On Sat, Apr 11, 2020 at 9:30 PM Soni L. firstname.lastname@example.org wrote:
alternatively, they can let their caller handle it by having the espace come from the caller.
def bar(espace=None): x = foo(espace=espace)
and then the caller is expected to handle it, *if they so choose*.
If a function just replicates down the espace parameter, how is that even slightly different from the current situation? You STILL won't be able to know where the exception came from. I am at a complete loss to understand how all of this overhead (and there is a LOT of overhead) even solves the problem.
And if a function doesn't replicate it down, what exception space should it be using? How would it know?

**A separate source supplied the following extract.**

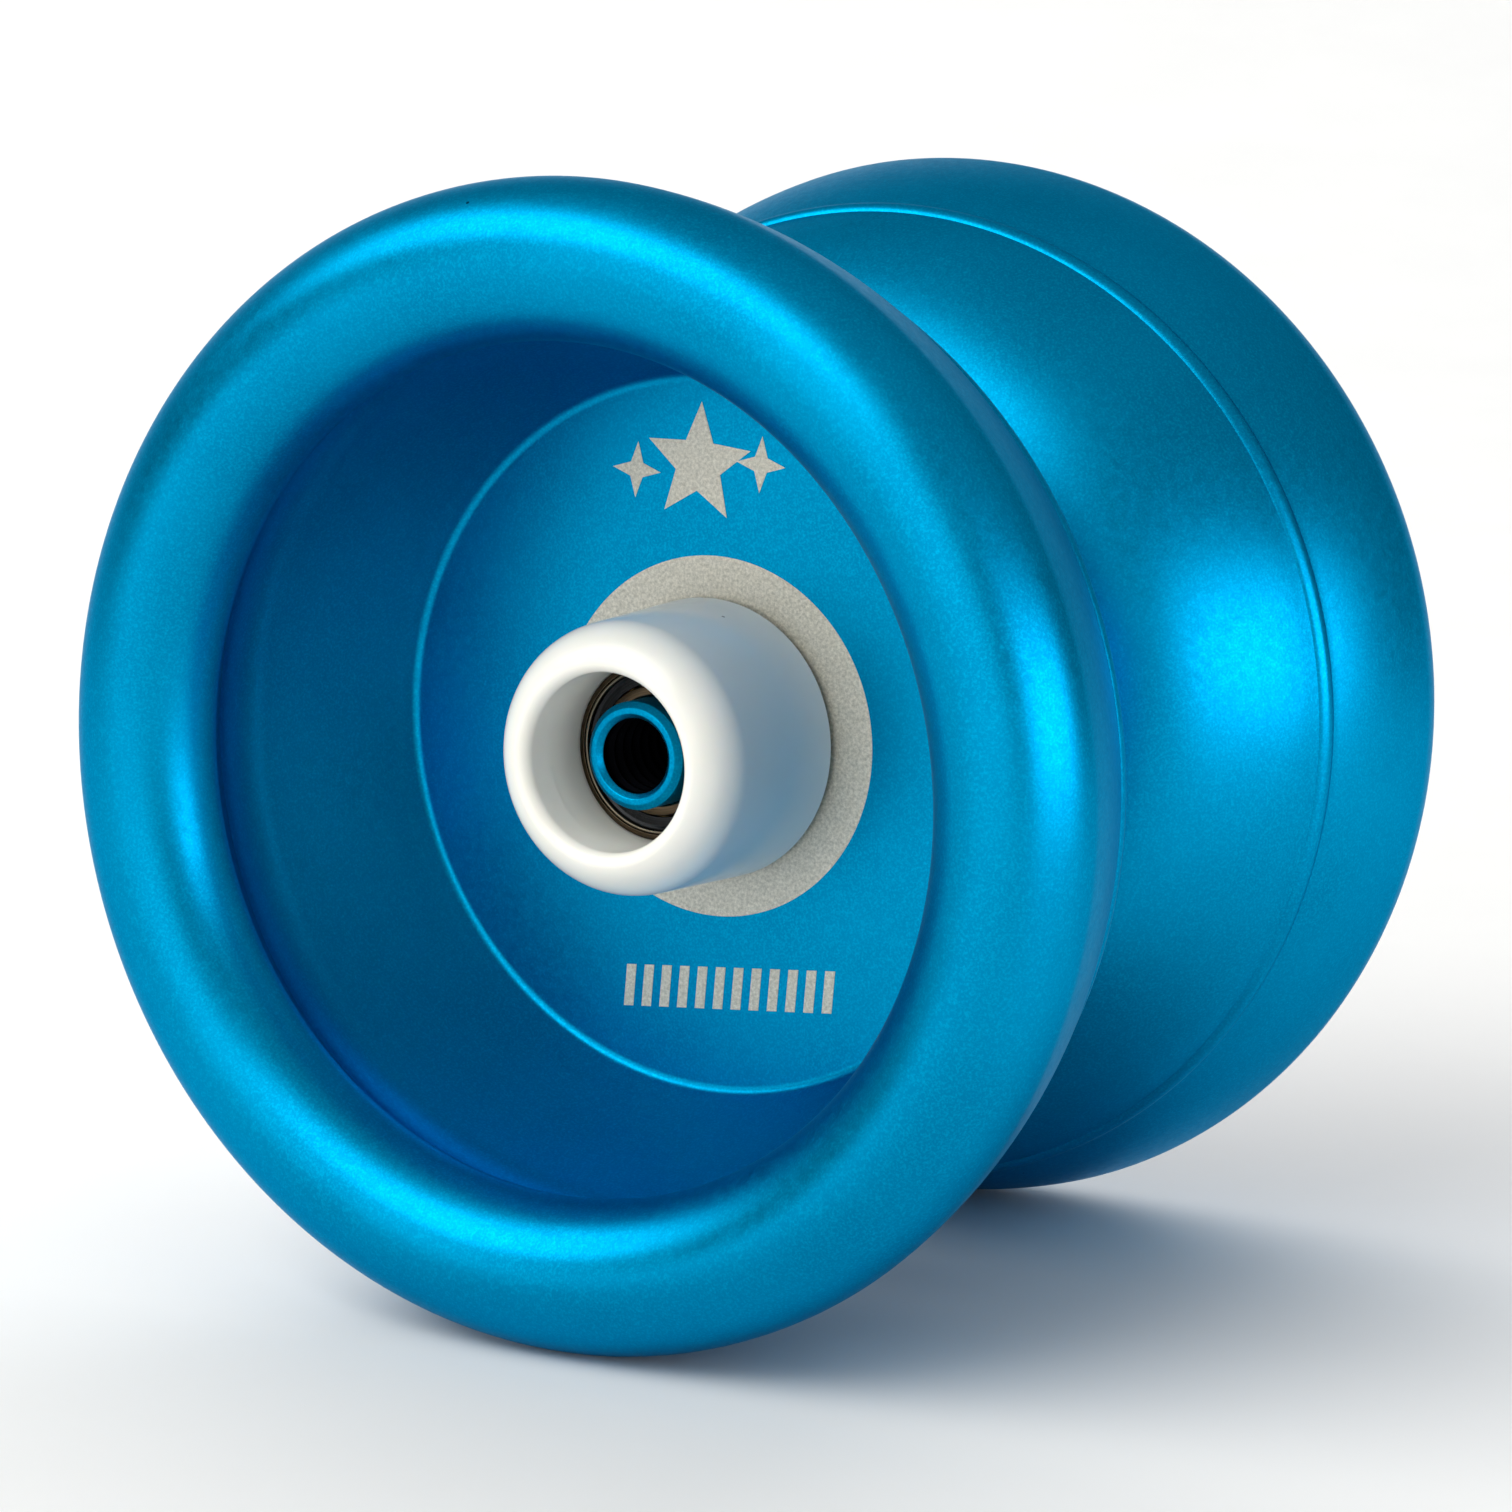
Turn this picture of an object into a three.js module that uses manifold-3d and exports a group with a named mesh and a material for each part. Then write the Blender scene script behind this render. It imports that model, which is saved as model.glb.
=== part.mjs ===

we'll also need operator variants. I was thinking of the following:
x.in foo bar # for attribute access x[in foo bar] # for item access x +in foo bar # for math # etc
(yes, these are very ugly. this is one of the unfortunate things of trying to retrofit this into an existing language. but they're more likely to catch bugs so I'm not worried.)
I don't think they ARE more likely to catch bugs. You're making an incredibly ugly system that still has no indication that it'll help.
maybe this should be python 4. I don't think any language's ever done Rust-like explicit error handling (i.e. avoiding the issue of swallowing bugs) using exceptions before.
That'd be because mandatory explicit error handling is identical to mandatory return value checking, which is what you get in C and plenty of other languages. Exceptions don't give you any benefit if you have to check for them after every single function call.